Des échanges sont en cours avec Revenu Québec, qui était responsable de l’impression et de l’assemblage des épreuves, afin d’identifier les causes de cet incident.

De son côté, le cabinet du ministre de l’Éducation, Bernard Drainville, affirme lui aussi avoir été informé de ces incidents.

« Selon les informations actuelles recueillies par les CSS [centres de services scolaires], le tout ne semble pas avoir eu de conséquences, explique le cabinet du ministre. On va continuer de suivre la situation de près. »

La fin d'une année scolaire mouvementée

La chaleur qui s’est installée ne trompe personne : c’est bel et bien le temps des vacances estivales qui sonne ces jours-ci pour 1,4 million d’élèves québécois. Retour sur une année scolaire parmi les plus mouvementées des dernières années.

Une année marquée par les grèves…

Déjà à la rentrée, fin août, on sentait que cette année scolaire ne serait pas de tout repos. Les syndicats d’enseignants le disaient : s’il le fallait, ils feraient la grève pour faire valoir leurs revendications dans les négociations avec le gouvernement. C’est à l’automne que la tension a monté d’un cran : dès le 23 novembre, la Fédération autonome de l’enseignement (FAE) a déclenché une grève générale illimitée qui a duré 22 jours, mobilisé près de 66 000 profs et fait manquer un mois d’école à des centaines de milliers d’élèves. La FAE travaille toujours à faire un bilan de cette grève, qu’elle prévoit rendre public à la prochaine rentrée. Le Front commun, qui représentait les enseignants affiliés à la Fédération des syndicats de l’enseignement (FSE), mais aussi de nombreux autres travailleurs du réseau de l’éducation, n’aura finalement pas exercé le mandat de grève générale illimitée dont il disposait. Mais avant d’en arriver à une entente avec Québec, huit jours de grève ont été observés.

… et leurs conséquences

À la signature des ententes, les profs obtiennent des augmentations de 17,4 % sur cinq ans, en plus d’augmentations selon leurs échelons salariaux, mais les syndicats restent sur leur faim : ils auraient aimé obtenir davantage de gains sur la composition des classes. « On ne pouvait pas leur donner ce que nous n’avons pas », dira le ministre de l’Éducation, Bernard Drainville. Après le congé des Fêtes, en janvier, Québec annonce un plan de 300 millions pour venir en aide aux élèves qui ont souffert de la fermeture prolongée des écoles. En plus du tutorat et du report des examens ministériels, ce plan prévoit que les cours d’été seront gratuits pour les élèves de 4e et 5e secondaire ayant échoué dans une matière qui fait l’objet d’une de ces épreuves.

Ciel ! une éclipse !

Fermer des écoles pour cause de tempête de neige ? Le Québec connaît. Mais fermer des écoles pour une histoire de Soleil et de Lune qui se rencontrent ? C’était du jamais vu ! La décision de certains centres de services scolaires de décréter une journée pédagogique pour l’éclipse solaire totale du 8 avril dernier n’a laissé personne indifférent. De nombreux profs ont dénoncé une décision qui privait les élèves d’une occasion d’apprentissage en or, le ministre Drainville a encouragé les écoles à rester ouvertes, mais la décision de fermer a été maintenue, à bien des endroits. Peu importe, l’éclipse a eu lieu…

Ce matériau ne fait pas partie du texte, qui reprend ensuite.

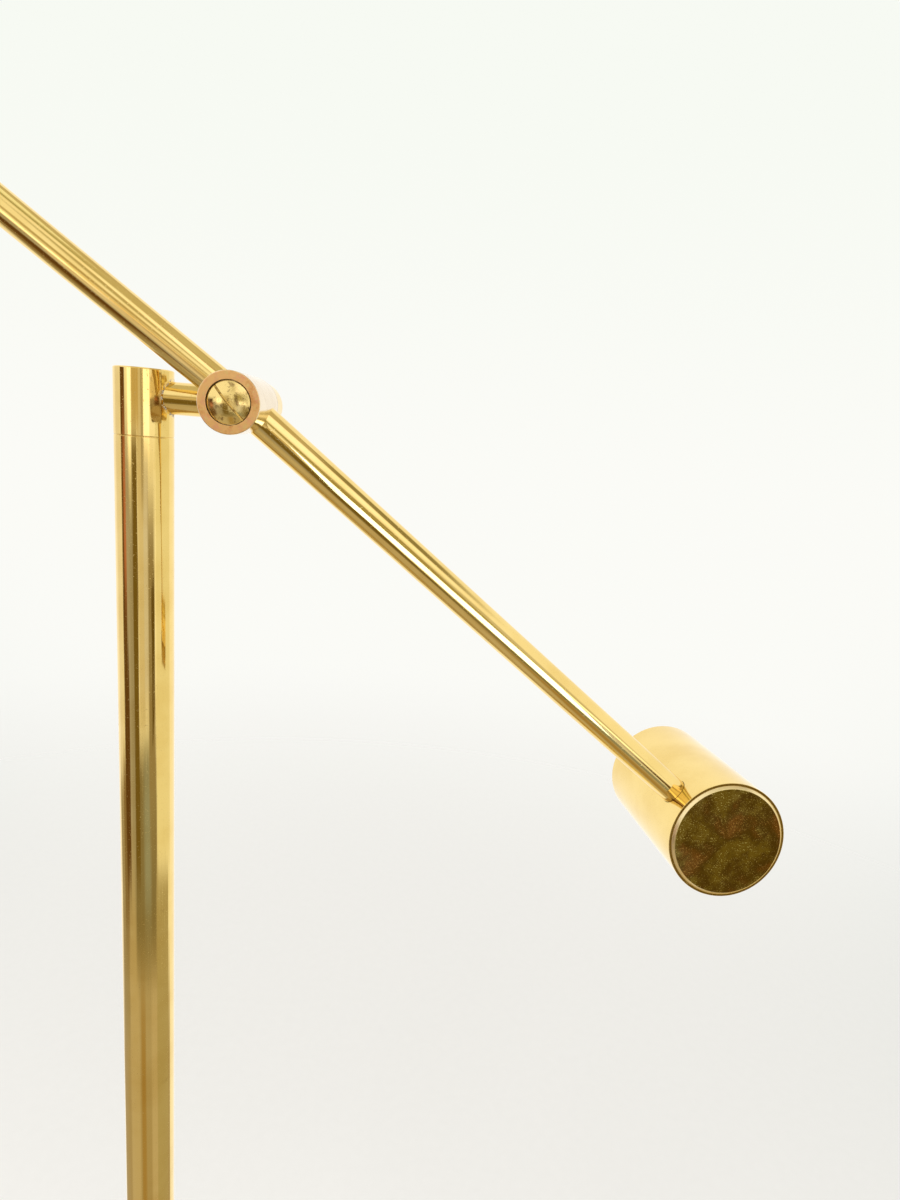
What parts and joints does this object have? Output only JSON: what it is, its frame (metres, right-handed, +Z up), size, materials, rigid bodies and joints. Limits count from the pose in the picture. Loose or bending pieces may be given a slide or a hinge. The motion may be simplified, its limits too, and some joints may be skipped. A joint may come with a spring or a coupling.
{
  "type": "floor lamp",
  "caption": "Counterbalance floor lamp in brass with a round weighted base, tall pole, swivelling stub, pivoted arm with a cylindrical weight, and a tilting dome shade",
  "frame": {"origin": "the middle of the flat underside of the base, on the floor and on the pole's axis", "axes": "+Z is up along the pole, +X runs from the pole along the stub to the arm's pivot, and the arm moves in a plane on the -Y side of the pole"},
  "size_m": [0.8425, 0.2815, 1.5291],
  "materials": {
    "brass_polished": "polished and lacquered",
    "brass_satin": "turned, slightly tarnished",
    "steel": "zinc plated",
    "cast_iron": "as cast",
    "felt": "pressed felt",
    "black_plastic": "moulded",
    "fibre": "pressed fibre",
    "cap_aluminium": "rolled",
    "opal_glass": "opal"
  },
  "bodies": {
    "base": {"base_pad": "felt", "base_weight": "cast_iron", "base_cover": "brass_polished", "cord_inlet_bush": "black_plastic", "base_collar": "brass_polished", "foot_plug": "brass_satin", "foot_nipple": "steel", "foot_washer": "steel", "foot_nut": "steel", "pole_tube": "brass_polished", "swivel_bush": "brass_satin"},
    "swivel": {"swivel_washer": "brass_satin", "swivel_cap": "brass_polished", "swivel_spindle": "steel", "swivel_stop_pin": "steel", "swivel_thrust_washer": "steel", "swivel_spring_washer": "steel", "swivel_nut": "steel", "swivel_grub_screw": "steel", "stub_tube": "brass_polished", "knuckle_boss": "brass_polished", "knuckle_friction_washer": "fibre", "knuckle_screw": "brass_satin", "knuckle_spring_washer": "steel", "knuckle_lock_nut": "steel", "knuckle_rear_plug": "brass_polished"},
    "arm": {"knuckle_barrel": "brass_polished", "front_arm": "brass_polished", "front_arm_spigot": "brass_satin", "front_arm_end_spigot": "brass_satin", "rear_arm": "brass_polished", "rear_arm_spigot": "brass_satin", "rear_arm_plug": "brass_satin", "weight_stud": "steel", "weight_sleeve": "brass_polished", "weight_core": "steel", "weight_front_cap": "brass_polished", "weight_rear_cap": "brass_polished", "head_boss": "brass_polished", "head_screw": "brass_satin", "head_spring_washer": "steel"},
    "head": {"head_friction_washer": "fibre", "head_barrel": "brass_polished", "head_stem": "brass_polished", "stem_nut": "steel", "socket_housing": "brass_polished", "switch_body": "black_plastic", "lampholder": "black_plastic", "lampholder_shell": "brass_satin", "lampholder_contact": "brass_satin", "bulb_cap": "cap_aluminium", "bulb_glass": "opal_glass", "shade": "brass_polished", "shade_ring": "black_plastic"},
    "switch": {"switch_knob": "black_plastic"}
  },
  "joints": [
    {"name": "swivel_turn", "type": "hinge", "parent": "base", "child": "swivel", "pos_m": [0, 0, 1.15], "axis": [0, 0, 1], "range_deg": [-165, 165]},
    {"name": "arm_tilt", "type": "hinge", "parent": "swivel", "child": "arm", "pos_m": [0.0475, -0.0203, 1.1671], "axis": [0, 1, 0], "range_deg": [-60, 45]},
    {"name": "shade_tilt", "type": "hinge", "parent": "arm", "child": "head", "pos_m": [-0.45034, -0.0203, 1.51959], "axis": [0, 1, 0], "range_deg": [-18, 100]},
    {"name": "switch_turn", "type": "hinge", "parent": "head", "child": "switch", "pos_m": [-0.47534, -0.0059, 1.45659], "axis": [1, 0, 0], "range_deg": [0, 90]}
  ]
}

Des indicateurs qui suscitent l’inquiétude

On n’a pas fini de mesurer les conséquences de la pandémie : récemment, on a appris que le décrochage scolaire, qui était en baisse depuis 20 ans au Québec, est remonté en 2021-2022. De plus, les absences, un facteur prédicteur de décrochage, sont en hausse. En avril, près d’un élève sur dix n’était pas sur les bancs d’école.

Le cellulaire fait jaser

Depuis janvier dernier, une directive de Québec décrète que le téléphone cellulaire en classe ne doit servir qu’à des fins pédagogiques, sinon il doit être rangé. En théorie, donc, pas question pour un élève d’examiner discrètement son fil Snapchat pendant que la prof d’histoire parle de la rébellion des Patriotes. Mais dans les faits, c’est parfois autre chose, ont témoigné des enseignants à La Presse. Est-ce que l’interdiction complète du cellulaire dans les écoles sera la prochaine étape ? Le chef du Parti québécois, Paul St-Pierre Plamondon, presse le ministre de l’Éducation d’agir en ce sens, et Bernard Drainville dit être en « réflexion » sur ce sujet.

Une pénurie qui persiste

À deux semaines de la rentrée scolaire 2023, il restait plus de 8500 enseignants à trouver dans les classes de la province. Selon le tableau de bord du ministère de l’Éducation, en date du 15 avril (les dernières données disponibles), il manquait toujours 800 enseignants, soit moins de 1 % de l’ensemble des profs du Québec. Les nouvelles conventions collectives viendront-elles changer le portrait, en août prochain ? Le processus d’affectation des profs sera devancé, ce qui permettra, selon le ministre de l’Éducation, de mieux planifier la rentrée et de réduire le nombre de classes sans enseignant. C’est dans deux mois qu’on le saura.